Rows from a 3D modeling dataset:
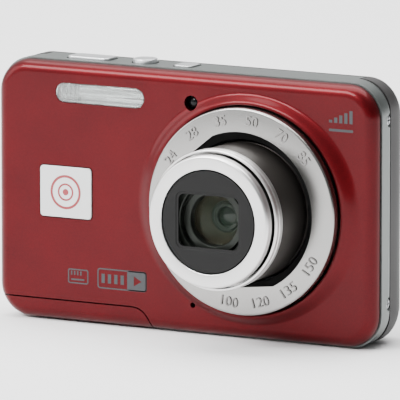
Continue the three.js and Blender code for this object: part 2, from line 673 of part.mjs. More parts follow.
function addBackControls() {
  const keyFlangeY = rearY - rearWall - 0.3;
  for (const [name, place] of Object.entries(keyPlaces)) {
    const key = rod('y', keyRadius, keyFlangeY - 0.6, rearY + keyProud, place, 14)
      .add(rod('y', keyRadius + 0.7, keyFlangeY - 0.6, keyFlangeY, place, 14));
    add(camera, key, name, paleGrey);
  }
  const pad = new THREE.Group();
  pad.position.set(padCentre[0], 0, padCentre[1]);
  camera.add(pad);
  const ringY = [keyFlangeY + 0.3, rearY + keyProud - 0.1];
  add(pad, turned([
    [padInner, ringY[0]], [padOuter, ringY[0]], [padOuter, ringY[1] - 0.4], [padOuter - 0.6, ringY[1]],
    [padInner + 0.4, ringY[1]], [padInner, ringY[1] - 0.3],
  ], 28), 'nav_ring', paleGrey);
  const gimbal = tube(padInner + 0.4, padOuter - 0.6, ringY[0] - 1.3, ringY[0] - 0.4, 24);
  add(pad, gimbal, 'nav_gimbal', blackPlastic);
  add(pad, rod('y', padInner - slip, ringY[0] - 1.1, rearY + keyProud, [0, 0]), 'set_button', paleGrey);
  const boardX = [padCentre[0] - 11.8, padCentre[0] + 11.6];
  const boardZ = [padCentre[1] - 16.1, padCentre[1] + 25];
  add(camera, block(boardX, [6.9, 7.35], boardZ), 'key_board', boardGreen);
}

function addElectronics() {
  const [bx, by, bz] = batterySize;
  const bayX = [batteryLeft - seam - bayWall, batteryLeft + bx + seam + bayWall];
  const batteryY = [batteryFrontY, batteryFrontY + by];
  const topZ = bayFloorZ + bz + 0.5;
  const cardY = [batteryY[1] + seam + bayWall + 0.2, batteryY[1] + seam + bayWall + 0.2 + cardSize[1]];
  const backY = cardY[1] + 0.2 + bayWall;
  const bayZ = [bayFloorZ, topZ + 0.8];
  const cardX = [cardLeft - seam - bayWall, cardLeft + cardSize[0] + seam + bayWall];
  const bay = block(bayX, [batteryY[0] - 0.2 - bayWall, batteryY[1] + seam + bayWall], bayZ)
    .add(block(cardX, [batteryY[1] + seam + bayWall - 0.1, backY], [bayZ[0], bayFloorZ + cardSize[2] + 1]))
    .subtract(block([bayX[0] + bayWall, bayX[1] - bayWall], [batteryY[0] - 0.2, batteryY[1] + seam], [0, topZ]))
    .subtract(block([cardLeft - seam, cardLeft + cardSize[0] + seam], [cardY[0] - 0.2, cardY[1] + 0.2],
      [0, bayFloorZ + cardSize[2] + 0.6]));
  add(camera, bay, 'battery_bay', blackPlastic);
  const cell = block([batteryLeft, batteryLeft + bx], batteryY, [bayFloorZ, bayFloorZ + bz]);
  add(camera, cell, 'battery', batteryCase);
  const cardMiddleX = cardLeft + cardSize[0] / 2;
  const cardMiddleY = (cardY[0] + cardY[1]) / 2;
  const cardTopZ = bayFloorZ + cardSize[2];
  const card = roundedPost([cardSize[0], cardSize[1]], 0.2, cardMiddleX, cardMiddleY, bayFloorZ, cardTopZ);
  add(camera, card, 'memory_card', batteryCase);
  add(camera, block([left + 4.25, lensX - 22.7], [5.9, 6.5], [9, 46]), 'main_board', boardGreen);
  const moduleX = [screenCentre[0] - screenSize[0] / 2 + 1, screenCentre[0] + screenSize[0] / 2 - 1];
  const moduleZ = [screenCentre[1] - screenSize[1] / 2 + 1.2, screenCentre[1] + screenSize[1] / 2 - 1.2];
  add(camera, block(moduleX, [7, 9.1], moduleZ), 'screen_module', steel);
  const glass = roundedSlab(screenSize, 1.8, screenCentre, rearY - 0.7, rearY - 0.05);
  add(camera, glass, 'screen_window', blackPlastic);
  const shellX = [left + 2.4, left + 7.15];
  const socketY = [usbY[0] + 0.35, usbY[1] - 0.35];
  const socketZ = [usbZ[0] + 0.35, usbZ[1] - 0.35];
  const socket = block(shellX, usbY, usbZ).subtract(block([left - 5, shellX[1] - 0.5], socketY, socketZ));
  add(camera, socket, 'usb_socket', steel);
  add(camera, roundedSlab([12, 6.6], 3, [lampCentre[0] - 2, bodyHeight - 6.8], -3, 0.5), 'speaker', batteryCase);
}

addShells();
addScrews();
addLens();
addFlash();
addTopControls();
addBackControls();
addElectronics();

export default camera;
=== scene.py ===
import math
import bmesh
import bpy
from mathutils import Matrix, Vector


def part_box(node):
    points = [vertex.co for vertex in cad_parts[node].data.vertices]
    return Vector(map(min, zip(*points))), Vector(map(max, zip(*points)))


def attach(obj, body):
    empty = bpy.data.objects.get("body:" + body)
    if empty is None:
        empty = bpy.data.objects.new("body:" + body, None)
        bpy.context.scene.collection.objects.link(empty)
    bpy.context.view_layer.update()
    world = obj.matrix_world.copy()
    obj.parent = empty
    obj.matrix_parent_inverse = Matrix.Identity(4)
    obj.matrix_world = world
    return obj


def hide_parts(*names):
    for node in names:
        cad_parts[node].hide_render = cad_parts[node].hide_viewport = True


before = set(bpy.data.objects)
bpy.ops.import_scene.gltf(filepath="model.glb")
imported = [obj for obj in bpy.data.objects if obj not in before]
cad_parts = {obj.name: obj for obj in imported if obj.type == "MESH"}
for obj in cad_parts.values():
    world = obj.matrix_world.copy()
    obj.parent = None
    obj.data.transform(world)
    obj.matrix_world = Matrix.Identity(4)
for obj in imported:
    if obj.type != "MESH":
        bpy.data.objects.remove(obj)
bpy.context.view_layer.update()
mm = 0.001
print("frame loaded with", len(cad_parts), "nodes")


# lowest and highest corner of a CAD node, in millimetres
def span(node):
    return [[value / mm for value in corner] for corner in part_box(node)]


def point(x, y, z):
    return (x * mm, y * mm, z * mm)


def deselectAll():
    if bpy.context.object and bpy.context.object.mode == "EDIT":
        bpy.ops.object.mode_set(mode="OBJECT")
    bpy.ops.object.select_all(action="DESELECT")


deselectAll()
ringLow, ringHigh = span("lens_trim_ring")
lensX = (ringLow[0] + ringHigh[0]) / 2
lensZ = (ringLow[2] + ringHigh[2]) / 2
bandLow, bandHigh = span("mid_band")
coverHigh = span("front_cover")[1]
doorLow = span("battery_door")[0]
bodyMiddleZ = (bandLow[2] + bandHigh[2]) / 2
faceY = doorLow[1]  # flat front face
seamY = coverHigh[1]  # back edge of the red cover


# Colours and nodes.
def linear(hexColour):
    parts = [int(hexColour[i:i + 2], 16) / 255 for i in (1, 3, 5)]
    return [c / 12.92 if c <= 0.04045 else ((c + 0.055) / 1.055) ** 2.4 for c in parts] + [1.0]


def addNode(material, kind, values=None, links=None, **settings):
    node = material.node_tree.nodes.new(kind)
    for key, value in settings.items():
        setattr(node, key, value)
    for socket, value in (values or {}).items():
        node.inputs[socket].default_value = value
    for socket, source in (links or {}).items():
        material.node_tree.links.new(source, node.inputs[socket])
    return node


def startMaterial(name, colour, roughness, metallic=0.0, **sockets):
    material = bpy.data.materials.new(name)
    material.use_nodes = True
    shader = material.node_tree.nodes["Principled BSDF"]
    shader.inputs["Base Color"].default_value = linear(colour)
    shader.inputs["Roughness"].default_value = roughness
    shader.inputs["Metallic"].default_value = metallic
    for socket, value in sockets.items():
        shader.inputs[socket.replace("_", " ")].default_value = value
    material.diffuse_color = linear(colour)
    return material, shader


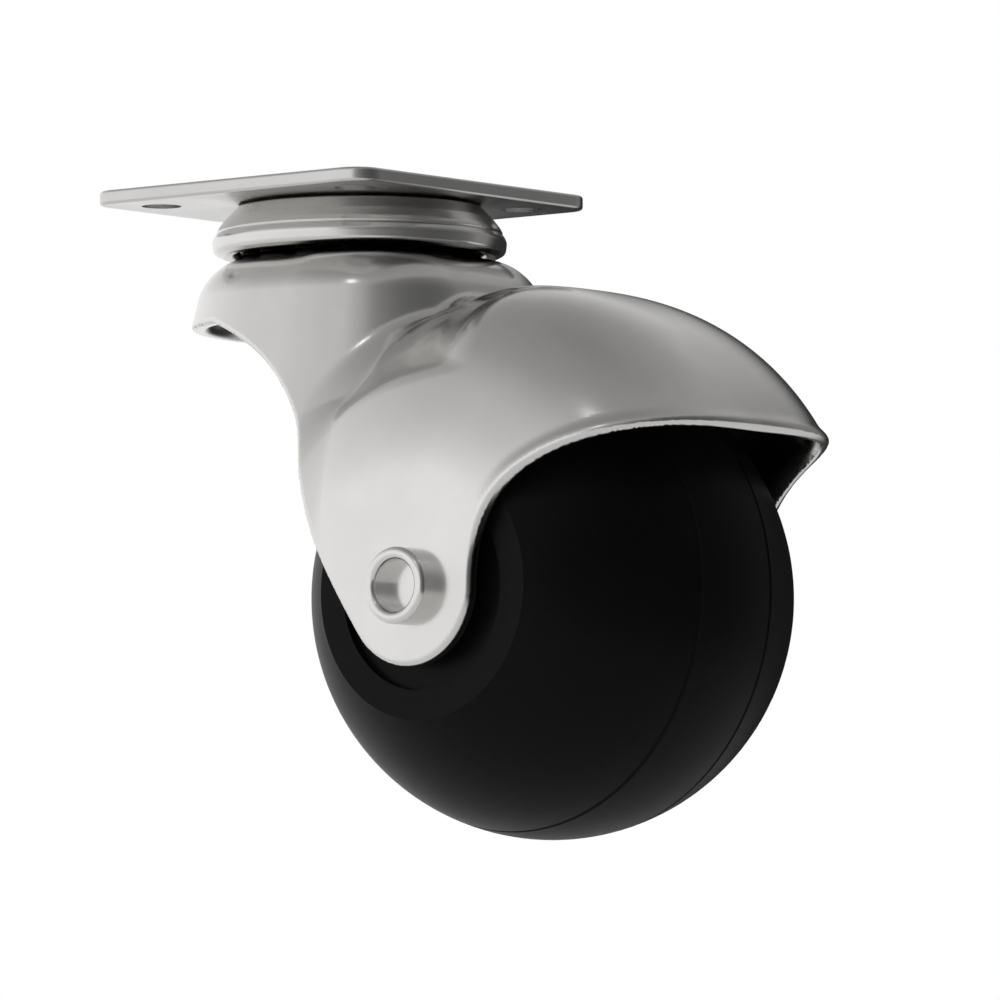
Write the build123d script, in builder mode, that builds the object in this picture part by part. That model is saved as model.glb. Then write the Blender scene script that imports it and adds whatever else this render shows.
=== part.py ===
"""Hooded ball castor with a square top plate, in millimetres.

The origin is the centre of the screw holes in the plate's top face. +Z points up out of that face and
+X is the trail, from the swivel axis to the ball. The axle lies along Y.
"""

import os
from math import cos, radians, sin, sqrt, tan

from build123d import *

os.makedirs("parts", exist_ok=True)

# Overall sizes and clearances. What carries and covers the ball grows with it, by scale
ball_diameter = 50.0
scale_with_ball = ball_diameter / 50.0
axle_to_head_top = 37.32 * scale_with_ball
trail = 26.5 * scale_with_ball
swivel_x = 2.5
running_gap = 0.05
race_gap = 0.04
race_ease = 0.12

# Top plate
plate_side = 38.0
plate_thickness = 1.5
plate_corner_radius = 3.0
plate_edge_round = 0.35
screw_hole_radius = 2.1
screw_hole_spacing = 27.0
dish_radius = 6.4
dish_depth = 1.5

# Kingpin, a rivet through the plate, the collar, the head and the lower race
kingpin_radius = 3.15
kingpin_head_radius = 5.0
kingpin_head_height = 1.3
kingpin_upset_radius = 4.9
kingpin_upset_height = 1.5
kingpin_round = 0.5

# Collar, the pressed cup under the plate that is the upper race
collar_sheet = 1.25
collar_top_radius = 12.7
collar_widest_radius = 15.5
collar_height = 5.2
collar_curl_radius = 1.6
collar_lip_radius = 13.1

# Upper and lower rows of bearing balls, and the lower race
upper_ball_radius = 2.25
upper_ball_count = 14
upper_pitch_radius = 11.2
upper_groove_depth = 0.35
lower_ball_radius = 1.5
lower_ball_count = 12
lower_pitch_radius = 6.7
lower_groove_depth = 0.3
lower_race_sheet = 1.2
lower_race_radius = 9.4
lower_race_lip = 0.9

# Head of the hood, around the swivel axis
hood_wall = 1.85
head_top_wall = 2.0
head_skirt_radius = 17.8 * scale_with_ball
head_skirt_depth = 7.45 * scale_with_ball
head_front_reach = 18.2 * scale_with_ball
head_front_corner = 13.2 * scale_with_ball
head_lean = 13.5
head_shoulder_round = 3.6 * scale_with_ball

# Hood over the ball, a form turned about the axle
hood_top_radius = 32.3 * scale_with_ball
hood_half_width = 23.4 * scale_with_ball
hood_flat_radius = 14.0 * scale_with_ball
hood_side_lean = 23.0
hood_shoulder_radius = 25.0 * scale_with_ball
hood_side_round = 8.0 * scale_with_ball
valley_round = 4.5 * scale_with_ball
rim_flare = 0.4
rim_flare_height = 1.15

# Side view of the legs and the rim, from the axle
leg_tip_radius = 8.2 * scale_with_ball
leg_front_rise = (9.7 * scale_with_ball, 6.6 * scale_with_ball)
rim_knee = (13.6 * scale_with_ball, 11.4 * scale_with_ball)
rim_mid = (19.0 * scale_with_ball, 14.2 * scale_with_ball)
rim_lip_height = 17.3 * scale_with_ball
leg_back_start = 215.0
leg_back_waist = (-15.7 * scale_with_ball, 11.5 * scale_with_ball)
leg_back_rise = (-18.8 * scale_with_ball, 19.5 * scale_with_ball)
leg_back_reach = 32.5 * scale_with_ball

# Axle, a rivet with a hollow in each end
axle_radius = 3.4
axle_head_radius = 3.95
axle_head_length = 2.2
axle_hollow_radius = 2.7
axle_hollow_depth = 2.3
axle_lip_round = 0.55

# Ball
ball_side_gap = 0.55
ball_shell = 3.0 * scale_with_ball
ball_rib_thickness = 1.6
ball_rib_count = 6
ball_hub_radius = 7.2 * scale_with_ball
ball_recess_radius = 10.5 * scale_with_ball
ball_recess_depth = 0.8
tread_half_width = 5.6 * scale_with_ball
tread_thickness = 3.2 * scale_with_ball
tread_edge = 0.25
bush_radius = 5.0
spacer_radius = 6.4
spacer_thickness = 0.4

# Levels, all measured from the plate's top face
ball_radius = ball_diameter / 2
plate_bottom = -plate_thickness
cup_inside = plate_bottom - collar_sheet
upper_ball_z = cup_inside - race_gap - upper_ball_radius
head_top = upper_ball_z - upper_ball_radius - race_gap + upper_groove_depth
head_inside = head_top - head_top_wall
axle_z = head_top - axle_to_head_top
lower_ball_z = head_inside + lower_groove_depth - race_gap - lower_ball_radius
lower_race_top = lower_ball_z - lower_ball_radius - race_gap + lower_groove_depth
lower_race_bottom = lower_race_top - lower_race_sheet
skirt_bottom = head_top - head_skirt_depth
collar_bottom = plate_bottom - collar_height
leg_inside = hood_half_width - hood_wall
ball_flat_half_width = leg_inside - ball_side_gap
mounting_height = ball_radius - axle_z
far = 2 * mounting_height

ball_centre = (swivel_x + trail, 0, axle_z)
swivel_axis = Axis((swivel_x, 0, 0), (0, 0, 1))
axle_axis = Axis(ball_centre, (0, 1, 0))
# Section through the swivel axis: local x is X from that axis, local y is Z
swivel_plane = Plane(origin=(swivel_x, 0, 0), x_dir=(1, 0, 0), z_dir=(0, -1, 0))
# Section through the axle: local x is Y, local y is the height above the axle
cross_plane = Plane(origin=ball_centre, x_dir=(0, 1, 0), z_dir=(1, 0, 0))
# Side view from the near leg: local x is X from the ball's centre, local y is the height above the axle
side_plane = Plane(origin=ball_centre, x_dir=(1, 0, 0), z_dir=(0, -1, 0))


def dome_form(inset):
    """Hood over the ball, turned about the axle, with its outer face moved inward by inset."""
    lean = radians(hood_side_lean)
    shoulder_y = hood_half_width - (hood_shoulder_radius - hood_flat_radius) * tan(lean)
    crown = hood_top_radius - hood_shoulder_radius
    flat_corner = (hood_half_width - inset, hood_flat_radius - inset * tan(lean / 2))
    with BuildPart() as form:
        with BuildSketch(cross_plane) as profile:
            with BuildLine():
                top = Spline(
                    (0, hood_top_radius - inset),
                    (0.75 * shoulder_y - 0.5 * inset, hood_top_radius - 0.35 * crown - 0.87 * inset),
                    (shoulder_y - inset * cos(lean), hood_shoulder_radius - inset * sin(lean)),
                    tangents=[(1, 0), (sin(lean), -cos(lean))],
                )
                Polyline(top @ 1, flat_corner, (flat_corner[0], 0), (0, 0), top @ 0)
            make_face()
            fillet(profile.vertices().sort_by_distance(flat_corner)[0], hood_side_round - inset)
        revolve(axis=axle_axis)
        mirror(about=Plane.XZ)
    return form.part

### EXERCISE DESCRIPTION
Repeat the span of lines that opens with the line holding "Write the build123d" and closes with the line holding "kingpin_round = 0.5", exactly as it stands.

### SOLVED PROBLEM
Write the build123d script, in builder mode, that builds the object in this picture part by part. That model is saved as model.glb. Then write the Blender scene script that imports it and adds whatever else this render shows.
=== part.py ===
"""Hooded ball castor with a square top plate, in millimetres.

The origin is the centre of the screw holes in the plate's top face. +Z points up out of that face and
+X is the trail, from the swivel axis to the ball. The axle lies along Y.
"""

import os
from math import cos, radians, sin, sqrt, tan

from build123d import *

os.makedirs("parts", exist_ok=True)

# Overall sizes and clearances. What carries and covers the ball grows with it, by scale
ball_diameter = 50.0
scale_with_ball = ball_diameter / 50.0
axle_to_head_top = 37.32 * scale_with_ball
trail = 26.5 * scale_with_ball
swivel_x = 2.5
running_gap = 0.05
race_gap = 0.04
race_ease = 0.12

# Top plate
plate_side = 38.0
plate_thickness = 1.5
plate_corner_radius = 3.0
plate_edge_round = 0.35
screw_hole_radius = 2.1
screw_hole_spacing = 27.0
dish_radius = 6.4
dish_depth = 1.5

# Kingpin, a rivet through the plate, the collar, the head and the lower race
kingpin_radius = 3.15
kingpin_head_radius = 5.0
kingpin_head_height = 1.3
kingpin_upset_radius = 4.9
kingpin_upset_height = 1.5
kingpin_round = 0.5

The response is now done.